▶ _EXERCISE BRIEF_: Among the records that follow, find the line with "Reconstruct the object" and the line with "const bladeTaperPower = 1.07;". Set down those lines and all lines between them exactly, without adding anything.

===== RECORDS FOR THE EXERCISE

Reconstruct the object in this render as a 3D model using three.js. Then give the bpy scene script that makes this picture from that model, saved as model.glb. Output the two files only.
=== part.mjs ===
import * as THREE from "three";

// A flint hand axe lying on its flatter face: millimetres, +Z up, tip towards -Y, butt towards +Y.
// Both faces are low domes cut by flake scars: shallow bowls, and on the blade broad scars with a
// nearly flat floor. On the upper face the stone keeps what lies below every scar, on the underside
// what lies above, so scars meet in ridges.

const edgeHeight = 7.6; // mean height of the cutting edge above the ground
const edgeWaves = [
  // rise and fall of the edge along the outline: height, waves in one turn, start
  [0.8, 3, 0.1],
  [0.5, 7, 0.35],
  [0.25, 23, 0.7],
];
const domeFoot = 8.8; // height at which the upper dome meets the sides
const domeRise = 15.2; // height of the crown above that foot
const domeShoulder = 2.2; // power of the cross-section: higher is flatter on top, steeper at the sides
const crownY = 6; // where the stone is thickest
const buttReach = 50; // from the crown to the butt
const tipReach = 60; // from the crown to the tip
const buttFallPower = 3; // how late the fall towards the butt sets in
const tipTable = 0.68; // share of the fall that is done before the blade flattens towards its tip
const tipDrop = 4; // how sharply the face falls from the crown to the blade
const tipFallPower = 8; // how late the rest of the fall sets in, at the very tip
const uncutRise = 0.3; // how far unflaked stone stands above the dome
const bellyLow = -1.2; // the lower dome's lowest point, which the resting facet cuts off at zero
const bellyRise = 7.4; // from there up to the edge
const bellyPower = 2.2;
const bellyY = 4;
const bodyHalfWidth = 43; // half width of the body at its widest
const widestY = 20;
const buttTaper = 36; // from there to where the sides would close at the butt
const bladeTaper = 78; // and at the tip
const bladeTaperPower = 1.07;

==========
===== RECORDS FOR THE EXERCISE

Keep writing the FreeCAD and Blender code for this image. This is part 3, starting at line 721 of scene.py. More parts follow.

==========
===== RECORDS FOR THE EXERCISE

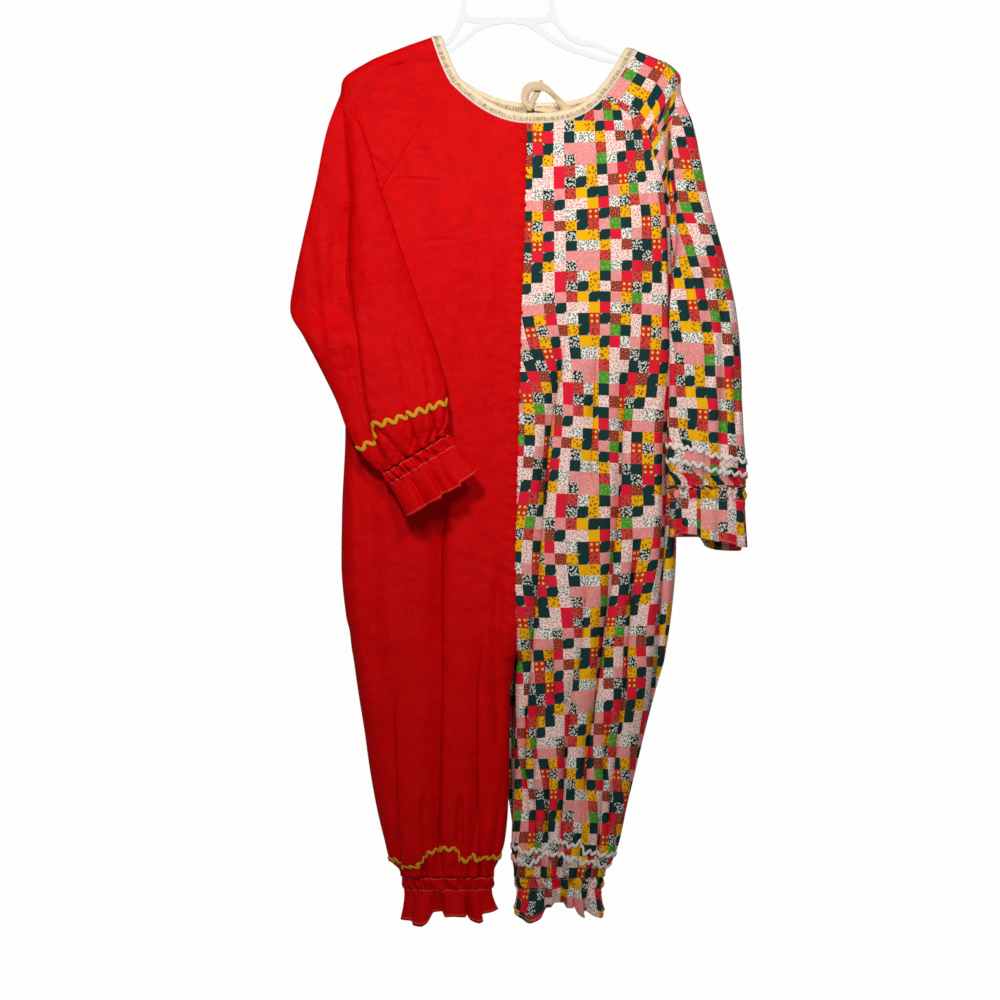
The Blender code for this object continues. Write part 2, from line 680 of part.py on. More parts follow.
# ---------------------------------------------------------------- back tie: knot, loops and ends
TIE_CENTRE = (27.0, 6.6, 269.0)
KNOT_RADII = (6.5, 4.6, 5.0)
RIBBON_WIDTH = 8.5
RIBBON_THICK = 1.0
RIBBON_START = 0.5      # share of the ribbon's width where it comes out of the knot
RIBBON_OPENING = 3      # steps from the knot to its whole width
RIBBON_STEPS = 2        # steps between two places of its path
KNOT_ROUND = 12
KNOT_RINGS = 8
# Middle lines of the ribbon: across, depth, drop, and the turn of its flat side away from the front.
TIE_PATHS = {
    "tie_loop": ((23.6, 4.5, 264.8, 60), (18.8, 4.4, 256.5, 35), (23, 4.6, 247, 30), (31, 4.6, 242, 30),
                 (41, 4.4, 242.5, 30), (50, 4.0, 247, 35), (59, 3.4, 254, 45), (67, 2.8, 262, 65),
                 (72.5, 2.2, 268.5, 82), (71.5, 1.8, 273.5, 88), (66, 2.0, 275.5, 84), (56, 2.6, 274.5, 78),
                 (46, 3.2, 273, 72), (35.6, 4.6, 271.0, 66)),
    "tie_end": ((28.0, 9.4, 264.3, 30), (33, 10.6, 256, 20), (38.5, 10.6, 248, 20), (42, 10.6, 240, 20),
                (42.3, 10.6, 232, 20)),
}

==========

▶ _WRITTEN ANSWER_:
Reconstruct the object in this render as a 3D model using three.js. Then give the bpy scene script that makes this picture from that model, saved as model.glb. Output the two files only.
=== part.mjs ===
import * as THREE from "three";

// A flint hand axe lying on its flatter face: millimetres, +Z up, tip towards -Y, butt towards +Y.
// Both faces are low domes cut by flake scars: shallow bowls, and on the blade broad scars with a
// nearly flat floor. On the upper face the stone keeps what lies below every scar, on the underside
// what lies above, so scars meet in ridges.

const edgeHeight = 7.6; // mean height of the cutting edge above the ground
const edgeWaves = [
  // rise and fall of the edge along the outline: height, waves in one turn, start
  [0.8, 3, 0.1],
  [0.5, 7, 0.35],
  [0.25, 23, 0.7],
];
const domeFoot = 8.8; // height at which the upper dome meets the sides
const domeRise = 15.2; // height of the crown above that foot
const domeShoulder = 2.2; // power of the cross-section: higher is flatter on top, steeper at the sides
const crownY = 6; // where the stone is thickest
const buttReach = 50; // from the crown to the butt
const tipReach = 60; // from the crown to the tip
const buttFallPower = 3; // how late the fall towards the butt sets in
const tipTable = 0.68; // share of the fall that is done before the blade flattens towards its tip
const tipDrop = 4; // how sharply the face falls from the crown to the blade
const tipFallPower = 8; // how late the rest of the fall sets in, at the very tip
const uncutRise = 0.3; // how far unflaked stone stands above the dome
const bellyLow = -1.2; // the lower dome's lowest point, which the resting facet cuts off at zero
const bellyRise = 7.4; // from there up to the edge
const bellyPower = 2.2;
const bellyY = 4;
const bodyHalfWidth = 43; // half width of the body at its widest
const widestY = 20;
const buttTaper = 36; // from there to where the sides would close at the butt
const bladeTaper = 78; // and at the tip
const bladeTaperPower = 1.07;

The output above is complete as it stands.